Considerado um dos grandes romancistas do século XX, Vassili Grossman transforma o terror da guerra em arte. Stalingrado (Editora Alfaguara) é o primeiro volume do díptico que se estabeleceu como um dos maiores clássicos mundiais da literatura de guerra. Junto com Vida e Destino, é considerado o Guerra e Paz do século XX. Em abril de 1942, Hitler e Mussolini se encontram em Salzburgo, onde decidem atacar novamente a União Soviética. A investida logo se intensifica, e o Exército Vermelho é obrigado a regressar ao centro industrial de Stalingrado.
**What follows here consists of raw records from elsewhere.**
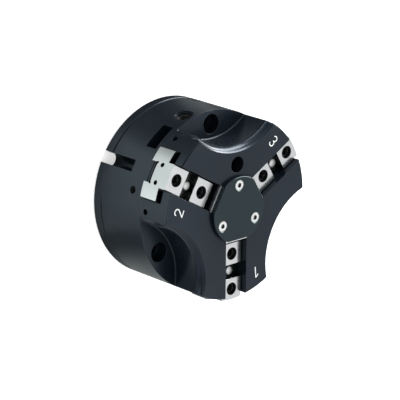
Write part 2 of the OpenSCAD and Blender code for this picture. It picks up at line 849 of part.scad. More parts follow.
// Cross-section of the jaw's flanges and neck, y across and z up
module jaw_profile() {
    f = flange_w / 2;
    n = cleat_w / 2;
    e = jaw_edge;
    difference() {
        union() {
            polygon([
                [-f + e, 0], [f - e, 0], [f, e], [f, flange_h - e], [f - e, flange_h],
                [-f + e, flange_h], [-f, flange_h - e], [-f, e]
            ]);
            polygon([
                [-n, flange_h - OVER], [n, flange_h - OVER],
                [n, flange_h + cleat_h - e], [n - e, flange_h + cleat_h],
                [-n + e, flange_h + cleat_h], [-n, flange_h + cleat_h - e]
            ]);
        }
        translate([-channel_w / 2, -OVER]) square([channel_w, channel_h + OVER]);
        for (side = [-1, 1])
            translate([side * (channel_w / 2 - relief_in), channel_h - relief_in])
                circle(r = relief_r, $fn = 32);
    }
}

// Jaw body before its holes: the profile, run out to the curved end
module jaw_body() {
    intersection() {
        translate([flange_x, 0, jaw_z])
            rotate([90, 0, 90]) linear_extrude(jaw_end_x - flange_x + OVER) jaw_profile();
        translate([jaw_in, 0, 0]) cylinder(r = body_r, h = front_z);
    }
}

// T-shaped hook with sloping faces that reaches into the wedge
module jaw_hook() {
    slope_slab(-hook_t, 0, hook_z, hook_top_z, hook_w);
    rotate([90, 0, 0])
        linear_extrude(hook_neck_w, center = true)
            polygon([
                [hook_x(hook_z) - hook_t / 2, hook_z], [flange_x + OVER, hook_z],
                [flange_x + OVER, hook_top_z], [hook_x(hook_top_z) - hook_t / 2, hook_top_z]
            ]);
}

module jaw() {
    color("#d3d8db")
        difference() {
            union() {
                difference() {
                    jaw_body();
                    // the cleats start outside the steel strip
                    arm_box(flange_x - OVER, cleat_x, flange_w, jaw_z + flange_h, front_z);
                    // cross groove
                    arm_box(key_x, key_x + key_w, flange_w, key_z, front_z);
                }
                jaw_hook();
            }
            // finger threads
            for (side = [-1, 1])
                translate([pin_x + side * thread_pitch / 2, 0, jaw_top_z]) {
                    translate([0, 0, -thread_depth])
                        cylinder(d = thread_core_d, h = thread_depth + OVER);
                    translate([0, 0, -(thread_mouth_d - thread_core_d) / 2])
                        cylinder(d1 = thread_core_d, d2 = thread_mouth_d + 2 * OVER,
                                 h = (thread_mouth_d - thread_core_d) / 2 + OVER);
                }
            // seat of the locating pin
            translate([pin_x, 0, key_z - pin_set]) cylinder(d = pin_shank_d, h = pin_set + OVER);
            // small threads in the end face
            for (side = [-1, 1])
                translate([jaw_end_x - end_hole_depth, side * end_hole_pitch / 2, jaw_z + end_hole_z])
                    rotate([0, 90, 0]) cylinder(d = end_hole_d, h = end_hole_depth + OVER);
        }
}

// Locating pin with a pressed shank and a domed head
module jaw_pin() {
    r = pin_d / 2;
    side_z = pin_h - pin_dome;
    color("#dfe3e6")
        translate([pin_x, 0, key_z])
            rotate_extrude()
                polygon([
                    [0, -pin_set], [pin_shank_d / 2, -pin_set], [pin_shank_d / 2, 0],
                    [r, 0], [r, side_z],
                    for (a = [15:15:75]) [r * cos(a), side_z + pin_dome * sin(a)],
                    [0, side_z + pin_dome]
                ]);
}

// ---------- nodes ----------

housing();
guide_block(1);  // guide_block_1
guide_block(2);  // guide_block_2
guide_block(3);  // guide_block_3
rear_cover();
rear_cover_screws();
rear_cover_pins();
rear_cover_oring();
direct_port_screws();
direct_port_orings();
piston_disc();
piston_seal();
piston_guide_ring();
piston_oring();
piston_screw();
wedge_hook();
rod_seal();
front_cover();
front_cover_screws();
at_arm(1) slot_strip();  // slot_strip_1
at_arm(2) slot_strip();  // slot_strip_2
at_arm(3) slot_strip();  // slot_strip_3
at_arm(1) jaw();  // jaw_1
at_arm(2) jaw();  // jaw_2
at_arm(3) jaw();  // jaw_3
at_arm(1) jaw_pin();  // jaw_pin_1
at_arm(2) jaw_pin();  // jaw_pin_2
at_arm(3) jaw_pin();  // jaw_pin_3
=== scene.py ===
"""Looks of a three jaw centric gripper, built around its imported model.

+Z runs from the rear mounting face towards the jaws. All lengths are in metres.
"""

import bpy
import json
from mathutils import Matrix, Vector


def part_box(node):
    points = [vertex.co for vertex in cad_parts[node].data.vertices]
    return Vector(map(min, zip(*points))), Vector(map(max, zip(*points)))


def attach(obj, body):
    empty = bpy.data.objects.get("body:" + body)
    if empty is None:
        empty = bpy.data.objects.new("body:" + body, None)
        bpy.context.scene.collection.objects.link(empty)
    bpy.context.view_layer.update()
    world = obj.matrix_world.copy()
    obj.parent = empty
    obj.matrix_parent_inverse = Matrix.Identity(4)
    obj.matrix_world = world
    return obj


bl_info = {
    "name": "Three Jaw Centric Gripper",
    "version": (1, 0, 0),
    "blender": (4, 5, 0),
    "location": "3D View > Sidebar > Gripper",
    "description": "Finishes, threads, arm numerals and studio for a three jaw centric gripper",
    "category": "Object",
}

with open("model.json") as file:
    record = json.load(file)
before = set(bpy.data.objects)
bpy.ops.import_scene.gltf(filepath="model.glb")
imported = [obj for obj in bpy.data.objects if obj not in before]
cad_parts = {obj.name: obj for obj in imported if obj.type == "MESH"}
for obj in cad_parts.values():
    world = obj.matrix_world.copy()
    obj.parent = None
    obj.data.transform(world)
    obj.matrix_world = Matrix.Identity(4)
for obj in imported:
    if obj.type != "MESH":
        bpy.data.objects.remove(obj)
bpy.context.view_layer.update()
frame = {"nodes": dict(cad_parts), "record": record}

import json
import math

import bpy
import numpy as np
from bpy.props import FloatProperty, FloatVectorProperty, IntProperty, PointerProperty
from mathutils import Matrix

MM = 0.001
MICRON = 0.000001
# Angles of the arms and of the scallops opposite them, in degrees from +X
ARM_TURNS = {1: -90.0, 2: 150.0, 3: 30.0}
SCALLOP_TURNS = {arm: turn + 180.0 for arm, turn in ARM_TURNS.items()}
MOUNTS = {m["name"]: m for m in frame["record"]["mounts"]}
FRONT_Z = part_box("guide_block_1")[1].z
BODY_MATERIAL = "black_body"
FINGER_CHAMFER = 0.9 * MM  # width and depth of the chamfer at the mouth of a finger thread
# colour of the painted shade laid over recesses and holes
MATT_BLACK = (0.004, 0.004, 0.004)
FLOOR_LEVEL = -0.2 * MM
FLOOR_RADIUS = 4.0
# The camera's right, up and back, and its place
CAMERA_AXES = np.array([
    [0.73934, 0.00586, 0.67331], [0.19978, 0.95303, -0.22767], [-0.64301, 0.30283, 0.70344]])
CAMERA_PLACE = (-0.72276, 0.33848, 0.82066)
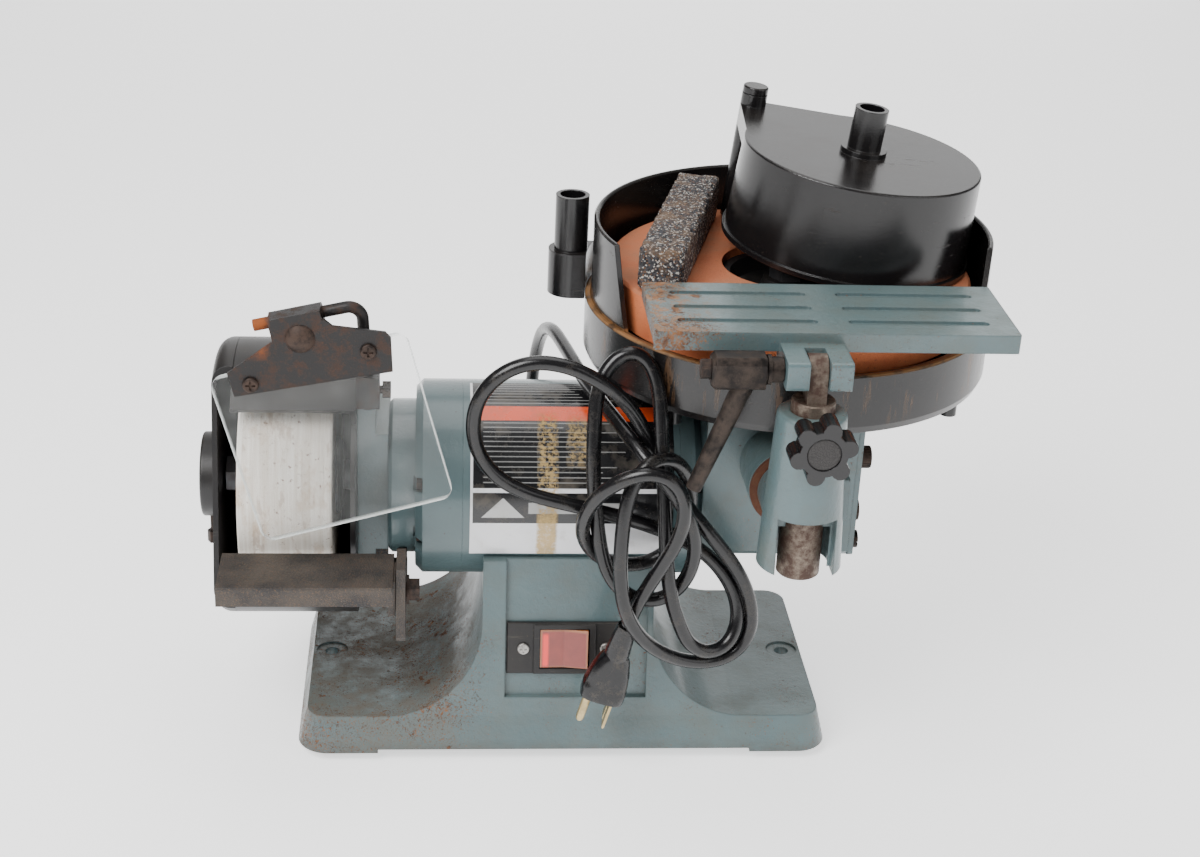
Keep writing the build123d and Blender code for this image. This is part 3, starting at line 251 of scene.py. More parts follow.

Nas ruínas da cidade devastada, as forças soviéticas se preparam para uma última resistência. A trama de Stalingrado se desenrola na Rússia e na Europa, e seus personagens são conhecidas figuras históricas, mas também mães, filhos, maridos, enfermeiras, soldados, trabalhadores e ativistas políticos. No centro do romance está a família Chápochnikova, cuja matriarca se recusa a deixar Stalingrado, mesmo com o rápido avanço das tropas alemãs. Enquanto isso, Liudmila, sua filha, se vê frustrada e infeliz no casamento com o físico Viktor Chtrum. A pesquisa que Viktor desenvolve pode ser crucial para os militares, mas seu pensamento está voltado para a mãe na Ucrânia, perdida atrás das linhas inimigas. Com profunda compaixão e potência, Vassili Grossman narra em Stalingrado a crueldade de um regime opressor e os horrores da guerra sem jamais perder de vista a essência fugaz e delicada da existência humana. “Desde Homero, poucas obras literárias conseguiram se igualar ao olhar preciso e profundamente humano que Grossman lança à face devastadora da guerra.” The Economist

Humanidade

O último romance Um, Nenhum e Cem Mil (Penguin Companhia) de Luigi Pirandello, conhecido por revolucionar a literatura italiana do século XX, apresenta uma crise identitária profunda do sujeito moderno e reflete sobre qual é a essência do que nos define como seres humanos únicos. O livro foi publicado logo antes de Pirandello receber o prêmio Nobel de literatura. Vitangelo Moscarda, filho de um banqueiro, tem sua vida pacata perturbada por uma simples observação da esposa: seu nariz parece um pouco caído à direita. Esse comentário leva o protagonista a refletir que cada pessoa nos enxerga de uma forma diferente, e quem pensamos ser talvez não passe de uma ilusão criada para nós mesmos. A ferida desta crise identitária, anunciada desde o começo do romance, logo se converte em um abismo vertiginoso, ao passo que Vitangelo busca dinamitar sua persona pública de usurário e fundar uma nova identidade para si, numa jornada tanto de autodescoberta quanto de autodestruição. Autor da brilhante peça metalinguística Seis personagens em busca de um autor – nos conduz com maestria por esse percurso labiríntico em um romance filosófico que questiona os pilares mais básicos do que significa ser humano na modernidade avassaladora da vida na cidade. Luigi Pirandello nasceu em Agrigento, em 28 de junho de 1867. Foi um dramaturgo, poeta, ensaísta e romancista siciliano. Conhecido como grande renovador do teatro, sua obra se divide em diferentes fases, passando pelo humorístico e o grotesco e culminando no metateatro. Pirandello foi nomeado acadêmico da Itália em 1929, e em 1934 recebeu o prêmio Nobel de literatura, dois anos antes de sua morte em Roma.